My point is that the mere notion of "a system that's actually big or complex enough to warrant using Kubernetes" is completely absurd, and communicates a high degree of complete cluelessness over the whole topic.
Do you know what's a system big enough for Kubernetes? It's a single instance of a single container. That's it. Kubernetes is a container orchestration system. You tell it to run a container, and it runs it. That's it.
See how silly it all becomes once you realize these things?
https://www.ibm.com/docs/en/cics-ts/6.x?topic=sysplex-parall...
even if it wasn't as scalable as Kube. One the other hand, a cluster of 32 CMOS mainframe could handle any commercial computing job that people were doing in the 1990s.
That's assuming you have a solid foundation in the nuts and bolts of how computers work to begin with.
If you just jumped into software development without that background, well, you're going to end up in the latter pool of developers as described by the parent comment.
Containers are inherently difficult to sum up in a sentence. Perhaps the most reasonable comparison is to liken them to a "lightweight" vm, but the reasons people use them are so drastically different than vms at this point. The most common usecase for containers is having a decent toolchain for simple, somewhat reproducible software environments. Containers are mostly a hack to get around the mess we've made in software.
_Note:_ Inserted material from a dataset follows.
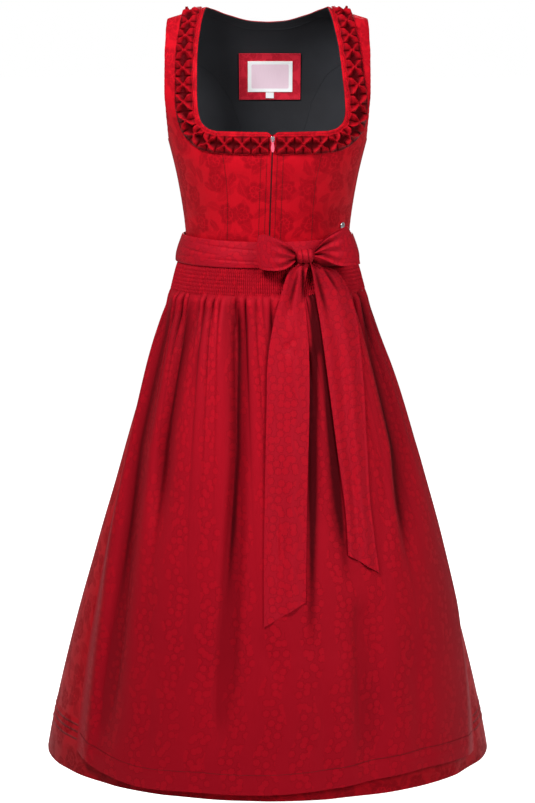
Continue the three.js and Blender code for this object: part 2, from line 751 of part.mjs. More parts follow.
function apronSheet() {
  const rowsAt = (isOuter) => apronRows.map((row) => evenShares(row.spaces).map((share, i) => {
    const drop = (readColumn(apronHem, "z", share) - apronHemLevel) * smoothstep(-row.z, 800, 1046);
    const z = row.z + drop;
    const left = readColumn(apronEdges, "left", z);
    const right = readColumn(apronEdges, "right", z);
    const theta = lerp(left, right, share) * degrees;
    const x = readColumn(skirtProfile, "half", z) * Math.sin(theta);
    const nearEdge = smoothstep(Math.min(share, 1 - share), 0, 0.08);
    const pleat = row.pleat * pleatHeight * (i % 2) * nearEdge;
    const rise = apronRise(share, x, z);
    return skirtPoint(theta, z, isOuter ? rise + pleat : rise - clothWall);
  }));
  return sheetFromRows(rowsAt(true), rowsAt(false));
}

addPiece("apron", closeWall(apronSheet()), "apron");

// The tie is wound round the waist over the apron's head.
const wrapRows = table(
  ["z", "half"],
  [[-351.5, 129.5], [-343, 128.8], [-334, 126.4], [-325, 123], [-316.5, 119.6]],
);
const wrapSideRise = 2.5;

function wrapPoint(theta, row, offset) {
  const side = Math.sin(theta) ** 2;
  const isTop = (row.z + 351.5) / 35;
  const z = row.z + wrapSideRise * side * isTop;
  const half = row.half + offset;
  const depth = row.half * depthToWidth + 1.5 + offset;
  return new THREE.Vector3(half * Math.sin(theta), -depth * Math.cos(theta), z);
}

const wrapStretches = table(
  ["from", "to", "spaces"],
  [[-90, 90, 22], [90, 270, 20]],
);
["tie_wrap_front", "tie_wrap_back"].forEach((name, i) => {
  const stretch = wrapStretches[i];
  const inset = (seamGap / 2 / 120) / degrees;
  const rowsAt = (offset) => wrapRows.map((row) => evenShares(stretch.spaces).map((share) => {
    const angle = lerp(stretch.from + inset, stretch.to - inset, share);
    return wrapPoint(angle * degrees, row, offset);
  }));
  addPiece(name, closeWall(sheetFromRows(rowsAt(0), rowsAt(-wrapWall))), "apron");
});

// The bow: a knot, two loops that stand open beside it and two tails that hang from it.
const knot = { x: 51, z: -334.2, halfX: 12.2, halfZ: 9.2, halfY: 10.5 };
const knotRidges = 3;
const wrapFaceAtKnot = (() => {
  const half = readColumn(wrapRows, "half", knot.z);
  return (half * depthToWidth + 1.5) * Math.sqrt(1 - (knot.x / half) ** 2);
})();
knot.y = -wrapFaceAtKnot - knot.halfY - 2.6;

function knotGeometry() {
  const [rings, sides] = [9, 16];
  const points = [new THREE.Vector3(knot.x - knot.halfX, knot.y, knot.z)];
  const faces = [];
  for (let ring = 0; ring <= rings; ring += 1) {
    const t = lerp(-1, 1, ring / rings);
    const ridge = 1 + 0.05 * Math.cos(Math.PI * knotRidges * t);
    const girth = (1 - 0.5 * Math.abs(t) ** 6) * ridge;
    for (let i = 0; i < sides; i += 1) {
      const angle = (2 * Math.PI * i) / sides;
      points.push(new THREE.Vector3(
        knot.x + knot.halfX * t,
        knot.y + knot.halfY * girth * Math.cos(angle),
        knot.z + knot.halfZ * girth * Math.sin(angle)));
    }
  }
  points.push(new THREE.Vector3(knot.x + knot.halfX, knot.y, knot.z));
  const end = points.length - 1;
  for (let i = 0; i < sides; i += 1) {
    const next = (i + 1) % sides;
    faces.push([0, 1 + next, 1 + i], [end, end - sides + i, end - sides + next]);
    for (let ring = 0; ring < rings; ring += 1) {
      const [a, b] = [1 + ring * sides + i, 1 + ring * sides + next];
      faces.push([a, b, a + sides], [b, b + sides, a + sides]);
    }
  }
  return meshGeometry(points, faces);
}

addPiece("bow_knot", knotGeometry(), "apron");

// A loop is seen from the front between its top and bottom edges. Its near leaf runs from
// the knot to the end fold, and its far leaf runs back behind it.
const loopColumns = ["reach", "topX", "topZ", "bottomX", "bottomZ", "nearY", "farY"];
const loops = {
  left: table(loopColumns, [
    [0, 38, -327.5, 38, -341, -113, -107],
    [0.2, 31, -320, 31, -346.5, -119, -107],
    [0.45, 20, -313.5, 20, -351.5, -124, -109],
    [0.7, 6, -307.5, 5, -352.5, -125, -111],
    [0.9, -6, -304.5, -6, -351.5, -121.5, -113],
    [1, -13, -306, -11, -350.5, -117.5, -117],
  ]),
  right: table(loopColumns, [
    [0, 64, -326, 64, -334, -112, -106],
    [0.2, 76, -312.5, 76, -337.5, -116, -101],
    [0.5, 94, -301.5, 95, -346, -115, -91],
    [0.75, 103, -298, 111, -347.5, -108, -84],
    [0.92, 109, -296.5, 122, -347.5, -98, -82],
    [1, 111, -298, 127, -347, -90, -88],
  ]),
};
const loopGathers = 2.2;

function loopSheet(rows, endBulge) {
  const [leafSteps, acrossSteps] = [6, 6];
  const pathAt = (step) => {
    const isNear = step <= leafSteps;
    const part = isNear ? step / leafSteps : (2 * leafSteps - step) / leafSteps;
    return { reach: Math.sin(part * Math.PI / 2), isNear };
  };
  const pointAt = (step, across, inward) => {
    const { reach, isNear } = pathAt(step);
    const read = (column) => readColumn(rows, column, reach);
    const bulge = endBulge * Math.sin(Math.PI * across) * reach ** 6;
    const gather = loopGathers * (1 - smoothstep(reach, 0.1, 0.6)) * Math.cos(4 * Math.PI * across);
    const x = lerp(read("bottomX"), read("topX"), across) + bulge;
    const nearer = (read("nearY") + read("farY")) / 2 + (isNear ? -1 : 1) * inward;
    const half = (read("farY") - read("nearY")) / 2;
    const y = nearer + (isNear ? -half : half) - gather * 0.5;
    return new THREE.Vector3(x, y, lerp(read("bottomZ"), read("topZ"), across));
  };
  const rowsAt = (inward) => Array.from({ length: 2 * leafSteps + 1 }, (unused, step) => (
    evenShares(acrossSteps).map((across) => pointAt(step, across, step === leafSteps ? 0 : inward))));
  const outerRows = rowsAt(0);
  const innerRows = rowsAt(-bowWall);
  const outwards = Math.sign(rows[rows.length - 1].topX - rows[0].topX);
  innerRows[leafSteps].forEach((point) => { point.x -= outwards * bowWall; });
  return sheetFromRows(outerRows, innerRows);
}

addPiece("bow_loop_left", closeWall(loopSheet(loops.left, -3)), "apron");
addPiece("bow_loop_right", closeWall(loopSheet(loops.right, 2.5)), "apron");

// A tail hangs over the apron between a left and a right edge, with a lift from the skirt.
const tailColumns = ["leftX", "leftZ", "rightX", "rightZ", "lift"];
const tails = {
  left: table(tailColumns, [
    [43, -344.2, 57, -344.2, 19],
    [29.5, -354, 54, -354, 17.5],
    [22.4, -372, 51.5, -372, 15],
    [17, -392, 50.5, -390, 13.5],
    [9, -420, 53, -420, 14],
    [0.4, -473, 56.5, -465, 14.5],
    [-1.4, -542, 56.8, -540, 15],
    [-3.4, -645, 54, -640, 14.5],
    [-5, -740, 52.6, -720, 13],
    [-4.7, -823.6, 52, -791.8, 12],
  ]),
  right: table(tailColumns, [
    [57.6, -343.9, 66, -344.4, 20.5],
    [61, -354, 92, -355, 20],
    [63, -365, 102, -366, 17.5],
    [65, -378, 109, -378, 15],
    [67, -394, 114.5, -394, 14],
    [73, -430, 124, -430, 14],
    [83.4, -505, 131.6, -505, 15],
    [94.3, -588, 136, -588, 15],
    [106, -672, 141, -672, 14.5],
    [110, -733.5, 152.7, -761, 13.5],
  ]),
};
const tailCrease = 2.2;

function tailSheet(rows) {
  const columns = 5;
  const rowsAt = (inward) => rows.map((row) => evenShares(columns).map((share) => {
    const x = lerp(row.leftX, row.rightX, share);
    const z = lerp(row.leftZ, row.rightZ, share);
    const crease = tailCrease * Math.sin(Math.PI * share) * Math.cos(3 * Math.PI * share);
    const half = readColumn(skirtProfile, "half", z);
    const lift = row.lift + crease - inward;
    const theta = Math.asin(x / (half + lift));
    return skirtPoint(theta, z, lift);
  }));
  return sheetFromRows(rowsAt(0), rowsAt(tailWall));
}

addPiece("bow_tail_left", closeWall(tailSheet(tails.left)), "apron");
addPiece("bow_tail_right", closeWall(tailSheet(tails.right)), "apron");

export default dirndl;
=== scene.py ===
import math

import bpy
import numpy as np
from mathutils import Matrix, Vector


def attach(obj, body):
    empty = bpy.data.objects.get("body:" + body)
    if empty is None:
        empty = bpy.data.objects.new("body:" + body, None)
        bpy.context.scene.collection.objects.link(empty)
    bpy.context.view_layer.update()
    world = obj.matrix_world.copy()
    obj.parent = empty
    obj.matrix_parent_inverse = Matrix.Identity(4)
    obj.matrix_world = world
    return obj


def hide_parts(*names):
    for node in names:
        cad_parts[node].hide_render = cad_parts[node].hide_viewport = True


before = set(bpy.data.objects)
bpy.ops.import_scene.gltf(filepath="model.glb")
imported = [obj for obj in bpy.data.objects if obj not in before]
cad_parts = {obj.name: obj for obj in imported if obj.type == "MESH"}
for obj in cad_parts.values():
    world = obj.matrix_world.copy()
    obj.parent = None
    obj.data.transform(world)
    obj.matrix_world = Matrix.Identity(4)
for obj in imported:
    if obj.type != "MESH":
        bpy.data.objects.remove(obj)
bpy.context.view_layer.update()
print("frame loaded")

# Lengths are in millimetres until a mesh is made, with the frame's own axes: -Y is the front.
metre = 0.001
turn = 2 * math.pi
scene = bpy.context.scene
rng = np.random.default_rng(12)


def smooth(x, low, high):
    # The S-shaped ramp from 0 at low to 1 at high.
    t = np.clip((x - low) / (high - low), 0, 1)
    return t * t * (3 - 2 * t)


def mix(a, b, t):
    return a + (b - a) * t


def unit(vectors):
    return vectors / np.linalg.norm(vectors, axis=-1, keepdims=True)


def stacked(*parts):
    return np.stack(np.broadcast_arrays(*parts), -1)


def pathReach(path):
    # The distance of each point along the line from its first one.
    return np.concatenate([[0], np.cumsum(np.linalg.norm(np.diff(path, axis=0), axis=1))])


def resample(path, reach, at):
    return np.stack([np.interp(at, reach, column) for column in path.T], -1)


def table(names, rows):
    columns = np.array(rows, float).T
    return dict(zip(names.split(), columns))


def readColumn(rows, column, at):
    # A cubic through the rows whose slope at a row is that of the line between its neighbours.
    keys, values = next(iter(rows.values())), rows[column]
    at = np.asarray(at, float)
    last = len(keys) - 1
    before = np.maximum(np.arange(last + 1) - 1, 0)
    after = np.minimum(np.arange(last + 1) + 1, last)
    slopes = (values[after] - values[before]) / (keys[after] - keys[before])
    high = np.clip(np.searchsorted(keys, at), 1, last)
    low = high - 1
    span = keys[high] - keys[low]
    t = np.clip((at - keys[low]) / span, 0, 1)
    leave = slopes[low] * span * t * (1 - t) ** 2
    arrive = slopes[high] * span * t * t * (1 - t)
    return mix(values[low], values[high], t * t * (3 - 2 * t)) + leave - arrive


def readAll(rows, names, at):
    return [readColumn(rows, name, at) for name in names.split()]


def camel(node):
    first, *rest = node.split("_")
    return first + "".join(word.capitalize() for word in rest)


# Meshes from grids of points.

sharpAngle = math.radians(68)


def gridCorners(rows, cols, wrap):
    # The four corners of every square of a grid, the last column joining the first in a ring.
    i, j = np.meshgrid(np.arange(rows - 1), np.arange(cols if wrap else cols - 1), indexing="ij")
    ways = [(0, 0), (0, 1), (1, 1), (1, 0)]
    return np.stack([i + a for a, b in ways], -1), np.stack([j + b for a, b in ways], -1)


def meshPiece(name, points, faces, uvs=None):
    mesh = bpy.data.meshes.new(name)
    mesh.from_pydata((points * metre).tolist(), [], faces)
    if uvs is not None:
        layer = mesh.uv_layers.new(name="cloth")
        layer.data.foreach_set("uv", np.asarray(uvs * metre, np.float32).ravel())
    mesh.polygons.foreach_set("use_smooth", np.ones(len(mesh.polygons), bool))
    mesh.set_sharp_from_angle(angle=sharpAngle)
    mesh.update()
    piece = bpy.data.objects.new(name, mesh)
    scene.collection.objects.link(piece)
    return piece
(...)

A VM, in contrast, fakes the existence of an entire computer, hardware and all. That fake hardware comes with a fake disk on which you put a new root filesystem, but it also comes with a whole lot of other virtualization. In a VM, CPU instructions (eg CPUID) can get trapped and executed by the VM to fake the existence of a different processor, and things like network drivers are completely synthetic. None of that happens with containers. A VM, in turn, needs to run its own OS to manage all this fake hardware, while a container gets to piggyback on the management functions of the host and can then include a very minimal amount of stuff in its synthetic root.
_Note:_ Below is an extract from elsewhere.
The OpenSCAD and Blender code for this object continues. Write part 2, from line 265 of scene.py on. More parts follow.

Not than I think. I'm well aware of how "tasks" work in Linux specifically, and am pretty comfortable working directly with clone.
Your explanation is great, but I intentionally went out of my way to not explain it and instead give a simple analogy. The entire point was that it's difficult to summarize.
It came from how Docker works, when you start a new container it runs a single process in the container, as defined in the Dockerfile.
It's a simplification of what containers are capable of and how they do what they do, but that simplification is how it got popular.
Super easy if we talk about Linux. It's a process tree being spawned inside it's own set of kernel namespaces, security measures and a cgroup to provide isolation from the rest of the system.
Once you recursively expand all the concepts, you will have multiple dense paragraphs, which don't "summarize" anything, but instead provide full explanations.
If you're running one team with all services trusting each other, you don't have problems solved by these things. Whenever you introduce a CNCF component outside core kubernetes, invest time in understanding it and why it does what it does. Nothing is "deploy and forget" and will need to be regularly checked and upgraded, and when issues come up you need some architecture-level of the component to troubleshoot because so many moving parts are there.
So if I can get away writing my own cronjob in 1000 lines rather than installing something from GitHub with a helm chart, I will go with the former option.
(Helm is crap though, but you often won't have much choice).
But yeah, the argument could have as well just said running code on a VPS directly, because that also gives you a good deal of control.
> The other group (increasingly large) just wants to `git push` and be done with it, and they're willing to spend a lot of (usually their employer's) money to have that experience. They don't want to have to understand DNS, linux, or anything else beyond whatever framework they are using.
I'm a "full full-stack" developer because I understand what happens when you type an address into the address bar and hit Enter - the DNS request that returns a CNAME record to object storage, how it returns an SPA, the subsequent XHR requests laden with and cookies and other goodies, the three reverse proxies they have to flow through to get to before they get to one of several containers running on a fleet of VMs, the environment variable being injected by the k8s control plane from a Secret that tells the app where the Postgres instance is, the security groups that allow tcp/5432 from the node server to that instance, et cetera ad infinitum. I'm not hooking debuggers up to V8 to examine optimizations or tweaking container runtimes but I can speak intelligently to and debug every major part of a modern web app stack because I feel strongly that it's my job to be able to do so (and because I've worked places where if I didn't develop that knowledge then nobody would have).
I can attest that this type of thinking is becoming increasingly rare as our industry continues to specialize. These considerations are now often handled by "DevOps Engineers" who crank out infra and seldom write code outside of Python and bash glue scripts (which is the antithesis to what DevOps is supposed to be, but I digress). I find this unfortunate because this results in teams throwing stuff over the wall to each other which only compounds the hand-wringing when things go wrong. Perhaps this is some weird psychopathology of mine but I sleep much better at night knowing that if I'm on the hook for something I can fix it once it's out in the wild, not just when I'm writing features and debugging it locally.